The next graph shows how memory access (read) latency changes with each tRD setting. As we can see, the values march steadily down as we continue to lower tRD. We can also note that the change in latency between any two successive steps is always about 2.5ns, the Tcycle value for 400MHz FSB and the expected equivalent change in TRD for a drop in tRD of one. No other single memory-related performance setting has the potential to influence a reduction in read latency of this magnitude, not even the primary memory timings, making tRD unique in this respect. For this reason, tRD is truly the key to unlocking hidden memory performance, much more so than the primary memory timings traditionally associated with latencies.
We realized our best performance by pushing the MCH well beyond its specified range of operation. Not only were we able overclock the controller to 450MHz FSB but we also managed to maintain a tRD of 5 (for a TRD of about 11.1ns) at this exceptional bus speed. Using the 3:2 divider and loosening the primary memory timings to 5-5-5-12 allowed us to capture some of the best DDR2 memory bandwidth benchmarks attainable on an Intel platform. As expected, our choice of tRD plays a crucial role in enabling these exceptional results. Screenshots from EVEREST show just how big a difference tRD can make - we have included shots using tRD values of 7, 6, and 5.
A considerable share of the memory read performance advantage that AMD-based systems have over Intel-based systems can be directly attributed to the lower memory latency times made possible by the design of the AMD processor's on-die memory controller. So far we have done a lot to show you why reducing TRD to a lower level can make such a positive impact on performance; knowing this you might tend to believe that the optimal value would be about zero, and you would be right. Eliminating the latency associated with the MCH Read Delay would further reduce total system memory read latency by another 12.5ns (as modeled by the results above).

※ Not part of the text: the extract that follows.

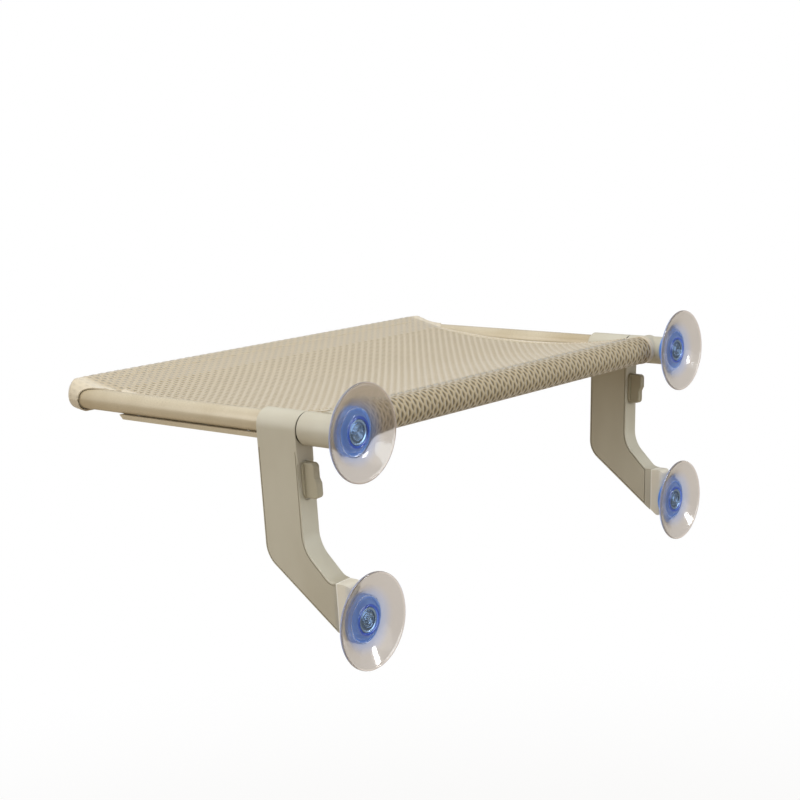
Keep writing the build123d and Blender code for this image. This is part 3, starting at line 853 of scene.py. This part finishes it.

Given this, Intel-based systems would perform memory read operations about on par with the last generation AMD-based systems. Although not the only reason, this is one of the main motivations behind Intel's decision to finally migrate to a direct point-to-point bus interface not unlike that which has been historically attributed to AMD. Removing the middleman in each memory access operation will do wonders for performance when Intel's next step in 45nm process technology, codenamed Nehalem, hits the shelves in ~Q4'08. Until then we'll have to try to do the best with what we've got.